NBC10 Investigators Expose Crumbling, Leaning PHA Buildings

Crumbling, leaning, unsealed buildings throughout Philadelphia are owned by a public agency charged with providing safe and affordable housing. 

An NBC10 investigation reveals the Philadelphia Public Housing Authority owns more unsafe and imminently dangerous property than any other landlord. A review of Philadelphia building inspection records shows the Philadelphia Housing Authority (PHA) owns 99 ‘unsafe’ buildings and six ‘imminently dangerous structures.

“Imminently dangerous is the top of the list,” Philadelphia City Controller Alan Butkovitz said. “It’s something they don’t even know what’s holding up the building anymore.  A strong wind could blow it down.” 
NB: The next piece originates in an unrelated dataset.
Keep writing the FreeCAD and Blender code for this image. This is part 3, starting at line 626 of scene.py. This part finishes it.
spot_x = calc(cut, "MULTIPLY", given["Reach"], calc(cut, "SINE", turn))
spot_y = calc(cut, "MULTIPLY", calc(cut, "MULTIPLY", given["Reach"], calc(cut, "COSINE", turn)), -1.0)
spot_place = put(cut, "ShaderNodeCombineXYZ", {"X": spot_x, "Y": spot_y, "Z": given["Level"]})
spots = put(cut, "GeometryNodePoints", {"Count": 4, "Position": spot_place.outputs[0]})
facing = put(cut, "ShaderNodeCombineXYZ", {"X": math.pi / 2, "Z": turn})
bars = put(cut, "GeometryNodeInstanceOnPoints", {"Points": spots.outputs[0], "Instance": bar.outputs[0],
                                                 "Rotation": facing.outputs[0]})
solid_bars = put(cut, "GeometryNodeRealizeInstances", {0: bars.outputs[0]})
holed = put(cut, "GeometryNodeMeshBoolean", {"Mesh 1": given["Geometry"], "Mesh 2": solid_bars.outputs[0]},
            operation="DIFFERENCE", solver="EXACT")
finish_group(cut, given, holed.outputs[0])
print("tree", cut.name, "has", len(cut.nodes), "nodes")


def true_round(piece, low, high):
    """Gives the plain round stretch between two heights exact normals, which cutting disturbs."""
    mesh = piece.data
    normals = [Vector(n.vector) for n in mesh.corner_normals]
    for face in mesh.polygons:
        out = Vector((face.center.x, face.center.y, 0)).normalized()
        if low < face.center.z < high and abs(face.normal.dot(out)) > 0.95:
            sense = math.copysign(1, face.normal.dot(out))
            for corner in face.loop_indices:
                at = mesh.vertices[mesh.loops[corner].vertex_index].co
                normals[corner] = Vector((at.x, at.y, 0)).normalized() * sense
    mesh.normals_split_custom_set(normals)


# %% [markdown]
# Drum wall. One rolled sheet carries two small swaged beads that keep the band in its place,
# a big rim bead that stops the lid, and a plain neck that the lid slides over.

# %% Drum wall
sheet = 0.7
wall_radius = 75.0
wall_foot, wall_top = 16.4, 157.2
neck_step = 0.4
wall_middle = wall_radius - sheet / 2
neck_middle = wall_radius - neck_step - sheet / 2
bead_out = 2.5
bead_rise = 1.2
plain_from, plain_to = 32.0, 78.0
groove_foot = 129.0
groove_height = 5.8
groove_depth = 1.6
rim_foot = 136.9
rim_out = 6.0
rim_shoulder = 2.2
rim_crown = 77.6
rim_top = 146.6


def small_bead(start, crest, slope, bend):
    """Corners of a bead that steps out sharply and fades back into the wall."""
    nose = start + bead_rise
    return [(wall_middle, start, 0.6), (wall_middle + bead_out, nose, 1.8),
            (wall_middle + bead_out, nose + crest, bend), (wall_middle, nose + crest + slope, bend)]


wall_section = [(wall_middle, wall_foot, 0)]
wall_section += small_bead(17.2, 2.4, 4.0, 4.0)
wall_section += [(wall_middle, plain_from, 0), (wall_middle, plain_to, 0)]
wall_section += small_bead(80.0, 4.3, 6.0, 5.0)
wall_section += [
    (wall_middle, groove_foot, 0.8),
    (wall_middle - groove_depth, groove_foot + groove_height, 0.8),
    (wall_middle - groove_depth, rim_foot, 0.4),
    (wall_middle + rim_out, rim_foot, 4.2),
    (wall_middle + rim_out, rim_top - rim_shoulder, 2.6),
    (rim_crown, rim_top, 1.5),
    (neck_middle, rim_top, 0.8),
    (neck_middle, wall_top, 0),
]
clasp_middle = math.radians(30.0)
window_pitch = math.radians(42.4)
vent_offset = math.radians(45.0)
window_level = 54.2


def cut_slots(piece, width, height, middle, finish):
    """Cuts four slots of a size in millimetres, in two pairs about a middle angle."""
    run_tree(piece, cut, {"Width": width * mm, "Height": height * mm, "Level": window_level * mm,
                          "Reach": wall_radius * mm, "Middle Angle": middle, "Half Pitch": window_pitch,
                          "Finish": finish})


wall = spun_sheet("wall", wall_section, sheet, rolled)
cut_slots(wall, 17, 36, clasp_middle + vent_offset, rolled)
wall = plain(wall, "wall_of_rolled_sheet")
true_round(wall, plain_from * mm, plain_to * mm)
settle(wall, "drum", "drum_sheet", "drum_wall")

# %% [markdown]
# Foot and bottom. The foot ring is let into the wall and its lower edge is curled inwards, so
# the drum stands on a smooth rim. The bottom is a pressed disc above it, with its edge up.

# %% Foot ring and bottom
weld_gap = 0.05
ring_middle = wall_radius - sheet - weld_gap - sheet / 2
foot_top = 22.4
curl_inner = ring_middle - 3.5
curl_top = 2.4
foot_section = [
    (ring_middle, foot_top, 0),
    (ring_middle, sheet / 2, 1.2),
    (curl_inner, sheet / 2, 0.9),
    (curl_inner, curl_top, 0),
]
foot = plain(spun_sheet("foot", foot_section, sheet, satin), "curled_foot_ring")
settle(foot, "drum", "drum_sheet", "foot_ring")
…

Last year, Butkovitz pushed the city to better document the dangerous and unsafe property so the owners could be held accountable. 
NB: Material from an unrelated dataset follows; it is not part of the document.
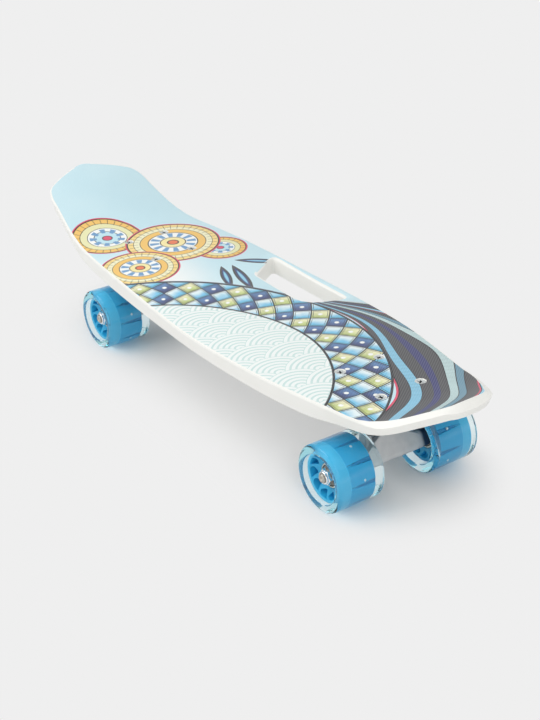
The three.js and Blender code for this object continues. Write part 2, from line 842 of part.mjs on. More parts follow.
// Two arms from the ring's sides down to the housing, clear of the nut.
function hangerYoke() {
  const foot = housingSize / 2 - housingCorner - axleUnderTilt;
  const end = axleAlongTilt;
  return [1, -1].map((side) => {
    const corners = [
      [yokeTopSpread, ringHalf],
      [yokeTopSpread, -ringHalf],
      [yokeFootSpread, foot],
      [yokeFootSpread + yokeThickness, foot],
      [yokeTopSpread + yokeThickness, ringHalf],
    ];
    const points = corners.map(([y, z]) => new THREE.Vector2(side * y, z));
    return standing(new THREE.Shape(points), yokeStart, end);
  });
}

// A shape drawn in Y and Z, extruded along X from one place to another.
function standing(shape, start, end) {
  const geometry = extruded(shape, start, end, 1);
  return geometry.rotateX(Math.PI / 2).rotateZ(Math.PI / 2);
}

// The pivot: a tapered stem on the steering axis with a rounded end.
function pivotStem() {
  const radius = pivotDiameter / 2;
  const end = pivotReach + radius - seatGap;
  const neck = pivotReach + radius - pivotLength - seatGap;
  const root = axleAlongTilt + housingSize / 2 - webThickness / 2;
  const profile = [
    [0, root],
    [pivotRootDiameter / 2, root],
    [pivotRootDiameter / 2, root + webThickness / 2],
    [radius, neck],
    [radius, pivotReach],
    [pivotTipShare * radius, end],
    [0, end],
  ];
  return turnedAlongTilt(profile, pivotFacets);
}

function axleGeometry() {
  const end = hangerHalf + axleNutStart + axleNutHeight + axleEnd;
  return turned(rodProfile(axleDiameter / 2, -end, end), axleFacets);
}

// Tyre: a clear ring round the core's drum, with lips over the drum's two ends.
function tyreGeometry() {
  const flat = wheelRadius - faceWidth;
  const inside = drumRadius + seatGap;
  const profile = [
    [faceRadius + seatGap, tyreStart],
    [flat, tyreStart],
    [wheelRadius - treadRound, tyreStart + treadRound],
    [wheelRadius, tyreStart + treadShoulder],
    [wheelRadius, tyreEnd - treadShoulder],
    [wheelRadius - treadRound, tyreEnd - treadRound],
    [flat, tyreEnd],
    [faceRadius + seatGap, tyreEnd],
    [faceRadius + seatGap, drumEnd + seatGap],
    [inside, drumEnd + seatGap],
    [inside, drumStart - seatGap],
    [faceRadius + seatGap, drumStart - seatGap],
    [faceRadius + seatGap, tyreStart],
  ];
  return turned(profile, tyreFacets).translate(0, hangerHalf, 0);
}

// Core: drum, hub and bearing seats. Its outer face is a dish with pockets in it.
function coreGeometry() {
  const seat = bearingDiameter / 2 + seatGap;
  const shoulder = seat - hubShoulder;
  const face = drumEnd - faceRecess;
  const innerStop = spacerStart + seatGap;
  const outerStop = outerBearingStart - seatGap;
  const bearingEnd = outerBearingStart + bearingWidth;
  const profile = [
    [faceRadius - faceRimWidth, face],
    [hubMouthRadius, bearingEnd + hubMouthRise],
    [seat, bearingEnd],
    [seat, outerStop],
    [shoulder, outerStop],
    [shoulder, innerStop],
    [seat, innerStop],
    [hubMouthRadius, drumStart],
    [drumRadius, drumStart],
    [drumRadius, drumEnd],
    [faceRadius, drumEnd],
    [faceRadius, face],
    [faceRadius - faceRimWidth, face],
  ];
  const body = toSolid(turned(profile, coreFacets));
  const pocket = extruded(pocketShape(), face - pocketDepth, face + overrun, 1);
  const pockets = [];
  for (let i = 0; i < pocketCount; i += 1) {
    const turn = (i * 2 * Math.PI) / pocketCount;
    pockets.push(toSolid(pocket.clone().rotateZ(turn).rotateX(-Math.PI / 2)));
  }
  return toGeometry(body.subtract(joinAll(pockets))).translate(0, hangerHalf, 0);
}

// One pocket: narrow at the hub and broad at the rim, with one straight side and one
// bowed side.
function pocketShape() {
  const outer = faceRadius - faceRimWidth - pocketOuterMargin;
  const inner = hubMouthRadius + pocketInnerMargin;
  const middle = (outer + inner) / 2;
  const corner = (radius, angle) => {
    return new THREE.Vector2(radius * Math.cos(angle), -radius * Math.sin(angle));
  };
  return new THREE.Shape([
    corner(inner, 0),
    corner(outer, -pocketSweep),
    corner(outer, pocketWidth - pocketSweep),
    corner(middle, pocketWidth - pocketTipWidth / 2),
    corner(inner, pocketTipWidth),
  ]);
}

// Ball bearing between two places along the axle. The outer one of a wheel, which
// shows, has its shield set back on the side that faces out.
function bearingGeometry(start, shielded) {
  const bore = axleDiameter / 2 + bearingClearance;
  const outer = bearingDiameter / 2;
  const end = start + bearingWidth;
  const profile = ringProfile(bore, outer, start, end);
  if (shielded) {
    const rim = shieldOuterShare * outer;
    const race = shieldInnerShare * outer;
    const back = end - shieldDepth;
    profile.splice(3, 0, [rim, end], [rim, back], [race, back], [race, end]);
  }
  return turned(profile, bearingFacets).translate(0, hangerHalf, 0);
}

// Spacer between the bearings, which carries the magnet for the wheel's lights.
function spacerGeometry() {
  const bore = axleDiameter / 2 + spacerBoreClearance;
  const profile = ringProfile(bore, spacerDiameter / 2, spacerStart + seatGap, outerBearingStart - seatGap);
  return turned(profile, axleFacets).translate(0, hangerHalf, 0);
}

function axleNutGeometry() {
  const start = hangerHalf + axleNutStart;
  const bore = axleDiameter / 2 + seatGap;
  const nut = hexNut(axleNutAcrossFlats, bore, -start - axleNutHeight, -start, nutFacets);
  return nut.rotateX(Math.PI / 2);
}

// One wheel with its bearings, on the side of the axle towards +Y.
function buildWheel(prefix) {
  const wheel = new THREE.Group();
  wheel.add(named(`${prefix}_tyre`, tyreGeometry(), clearTyre));
  wheel.add(named(`${prefix}_core`, coreGeometry(), corePlastic));
  wheel.add(named(`${prefix}_inner_bearing`, bearingGeometry(innerBearingStart, false), brightSteel));
  wheel.add(named(`${prefix}_outer_bearing`, bearingGeometry(outerBearingStart, true), brightSteel));
  wheel.add(named(`${prefix}_spacer`, spacerGeometry(), magnetMetal));
  wheel.add(named(`${prefix}_axle_nut`, axleNutGeometry(), brightSteel));
  return wheel;
}

// One truck, with its origin in the middle of its bolt pattern on the deck's face.
function buildTruck(end, heading) {
  const truck = new THREE.Group();
  truck.position.set(heading * patternReach, 0, mountHeight);
  truck.rotation.z = heading > 0 ? 0 : Math.PI;
  truck.add(named(`${end}_baseplate`, basePlateGeometry(), castMetal));

  const steering = new THREE.Group();
  steering.position.set(-ringSetback, 0, -ringDrop);
  steering.rotation.y = -pivotTilt;
  steering.add(named(`${end}_pivot_cup`, pivotCupGeometry(), cupPlastic));
  steering.add(named(`${end}_kingpin`, kingpinGeometry(), zincSteel));
  steering.add(named(`${end}_kingpin_nut`, kingpinNutGeometry(), zincSteel));
  steering.add(named(`${end}_upper_bushing`, upperBushingGeometry(), bushingRubber));
  steering.add(named(`${end}_lower_bushing`, lowerBushingGeometry(), bushingRubber));
  steering.add(named(`${end}_washer`, washerGeometry(), zincSteel));
  steering.add(named(`${end}_hanger`, hangerGeometry(), castMetal));
  truck.add(steering);

  const axle = new THREE.Group();
  axle.position.set(axleOffset, 0, -truckHeight);
  axle.add(named(`${end}_axle`, axleGeometry(), brightSteel));
  for (const side of [1, -1]) {
    const hand = side * heading > 0 ? 'left' : 'right';
    const wheel = buildWheel(`${end}_${hand}`);
    wheel.rotation.z = side > 0 ? 0 : Math.PI;
    axle.add(wheel);
  }
  truck.add(axle);
  return truck;
}

// The eight truck bolts and their nuts.
function buildHardware() {
  const hardware = new THREE.Group();
  hardware.position.z = deckTop;
  boltPlaces().forEach(([x, y], i) => {
    const bolt = named(`deck_bolt_${i + 1}`, boltGeometry(), zincSteel);
    const nut = named(`locknut_${i + 1}`, locknutGeometry(), zincSteel);
    bolt.position.set(x, y, 0);
    nut.position.set(x, y, 0);
    hardware.add(bolt, nut);
  });
  return hardware;
}

const board = new THREE.Group();
board.add(named('deck', deckGeometry(), deckPlastic));
board.add(buildTruck('front', 1));
board.add(buildTruck('rear', -1));
board.add(buildHardware());
board.position.x = (tailReach - noseReach) / 2;

export default board;
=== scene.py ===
"""Looks of a cruiser skateboard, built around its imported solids. Metres, in the part's own frame."""
import json
import math

import bmesh
import bpy
from mathutils import Matrix, Vector


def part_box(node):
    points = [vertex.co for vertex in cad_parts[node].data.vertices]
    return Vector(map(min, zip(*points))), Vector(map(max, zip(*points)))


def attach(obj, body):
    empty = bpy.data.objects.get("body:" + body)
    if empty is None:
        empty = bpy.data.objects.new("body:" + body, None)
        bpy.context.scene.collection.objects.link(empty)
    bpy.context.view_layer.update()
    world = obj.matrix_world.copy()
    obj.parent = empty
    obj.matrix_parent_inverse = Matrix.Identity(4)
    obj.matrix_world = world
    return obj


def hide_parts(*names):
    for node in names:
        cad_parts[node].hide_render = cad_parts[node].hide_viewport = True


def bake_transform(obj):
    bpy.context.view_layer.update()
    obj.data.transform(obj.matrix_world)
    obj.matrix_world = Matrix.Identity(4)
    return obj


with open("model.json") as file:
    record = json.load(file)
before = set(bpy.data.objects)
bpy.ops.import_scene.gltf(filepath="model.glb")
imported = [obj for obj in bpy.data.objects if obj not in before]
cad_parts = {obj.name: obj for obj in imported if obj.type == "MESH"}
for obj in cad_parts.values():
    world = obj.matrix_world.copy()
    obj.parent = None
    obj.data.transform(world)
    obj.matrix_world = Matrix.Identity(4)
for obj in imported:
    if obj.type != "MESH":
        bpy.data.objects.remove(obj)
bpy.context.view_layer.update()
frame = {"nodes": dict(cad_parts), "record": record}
NODES = frame["nodes"]

MM = 0.001
MM_PER_METRE = 1000.0
BOLT_SINK = 0.5  # millimetres from the deck's top down to the bolts' heads
TRUCKS = ("front", "rear")
HANDS = ("left", "right")


def node_box(node):
    """A node's lowest and highest corners at rest, in millimetres."""
    low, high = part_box(node)
    return Vector(low) / MM, Vector(high) / MM


# Places that come from the solids, in millimetres.
AXLES = {truck: sum(node_box(f"{truck}_axle"), Vector()) / 2 for truck in TRUCKS}
MIDDLE_X = (AXLES["front"].x + AXLES["rear"].x) / 2
HALF_WHEELBASE = (AXLES["front"].x - AXLES["rear"].x) / 2
AXLE_Z = AXLES["front"].z
HANGER_END = node_box("front_hanger")[1].y
DECK_TOP = node_box("deck_bolt_1")[1].z + BOLT_SINK
STEERING = {joint["name"].split("_")[0]: joint for joint in frame["record"]["behaviour"]["joints"]
            if joint["name"].endswith("_steer")}

# Sizes of the wheels, in millimetres. Those along the axle count from the hanger's end.
WHEEL_RADIUS = 30.0
TYRE_START, TYRE_END = -10.9, 35.5
TYRE_ROUND = 3.2
DRUM_START, DRUM_END = -2.9, 30.4
DRUM_RADIUS = 22.6
BAND_START = 21.5
GROOVES, GROOVE_TURN = 8, 5.0
GROOVE_HALF, GROOVE_TIP, GROOVE_DEPTH, STEP_DEPTH = 2.2, 0.8, 1.3, 0.3
FACE_RADIUS, FACE_RIM = 21.9, 20.2
FACE = 30.1
MOUTH_RADIUS, MOUTH = 12.6, 25.0
SEAT_RADIUS, SHOULDER_RADIUS = 11.3, 9.3
POCKETS, POCKET_TURN = 10, 21.8
POCKET_START, POCKET_END, POCKET_FLOOR = 13.8, 19.6, 21.6
POCKET_LEAN, POCKET_TIP, POCKET_WIDTH, POCKET_BOW = 12.0, 7.0, 24.0, 11.0
POCKET_STEPS, POCKET_CELLS, WEB_CELLS = 8, 7, 5
FLOOR_SHARE, FLOOR_INSET = 0.93, 0.04
MOUTH_LEAN = 7.0
BACK_DEPTH = 0.6
BEARINGS = {"inner": 0.6, "outer": 17.6}
BEARING_RADIUS, BEARING_WIDTH = 11.0, 7.0
RACE, SHIELD_END, SHIELD_START, BORE = 9.6, 9.0, 6.3, 4.1
NUT_START, NUT_HEIGHT, NUT_ACROSS = 24.9, 6.5, 12.7
COLLAR_HEIGHT = 1.9
AXLE_RADIUS, AXLE_END = 4.0, 32.9
THREAD_START, THREAD_PITCH, THREAD_DEPTH = 2.6, 1.25, 0.35
LIGHTS, LIGHT_TURN, LIGHT_PLACE, LIGHT_RADIUS = 5, 32.6, 7.5, 1.2
SEGMENTS = 120
SHARP_ANGLE = 32.0
WHEEL_TURNS = {"front_right": 0.0, "front_left": 74.0, "rear_right": 131.0, "rear_left": 205.0}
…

The building records reviewed by the NBC 10 Investigators show a history of violations by PHA properties.

In 2012, 2446 West Oxford Street was cited for being ‘vacant and unsealed.’

1621 North 6th street was cited for “fire damage in 2011. 

Last year, 644 North 38th Street was cited for its “deteriorated roof.”

As of July 2016, all three properties remained in the same condition.

“They are the responsibility of the owner,” Licenses and Inspections communications director Karen Guss said. “In this case the owner is PHA.”

Letters from L&I show the city agency repeatedly has asked the public housing authority to secure or demolish it’s properties.

In March one letter warned 2408 West Oxford street was in “imminent danger of collapse.”  The letter says, “you must repair of demolish” it.

The PHA was notified by the Department of Licenses and Inspections in March that this home was in imminent danger of collapse and must be repaired or demolished. As of late August, the building was still there in the same condition.

In June city building inspectors wrote 649 North 44th street was “imminently dangerous.”

When asked about plans for PHA’s unsafe and imminently dangerous property PHA president Kelvin Jeremiah downplayed the scope of the problem.  He noted PHA owns just 105 of the nearly 5000 unsafe and imminently dangerous properties in the city.

“It is a big deal and if you’ve taken the time to look at what I’ve done in the two years since I’ve been here, this would have been a great story five years ago when we weren’t doing anything,” Jeremiah said. 

The Philadelphia Housing Authority does have a documented strategy to unload or fix its unsafe and dangerous property. PHA claims the plan has stabilized 21 of its 99 unsafe buildings since Jeremiah took over.

“We’ve rehabbed hundreds of properties over the last year,” he said. “We’ve renovated over a thousand properties.  To do all of that work requires resources that are ever shrinking.”

Jeremiah said since he’s been in charge, PHA has auctioned more than 800 properties.

Since the NBC 10 Investigators began asking about plans for PHA’s unsafe and dangerous property L&I has made plans to demolish the most dangerous.  L&I has schedule the demolitions before the end of August. It costs an average of $17,000 to demolish an imminently dangerous property according to L&I.  The city agency said it will send the bill to PHA.

“All of those particular properties are moving toward being demolished in the relatively near future,” L&I communications director Karen Guss said.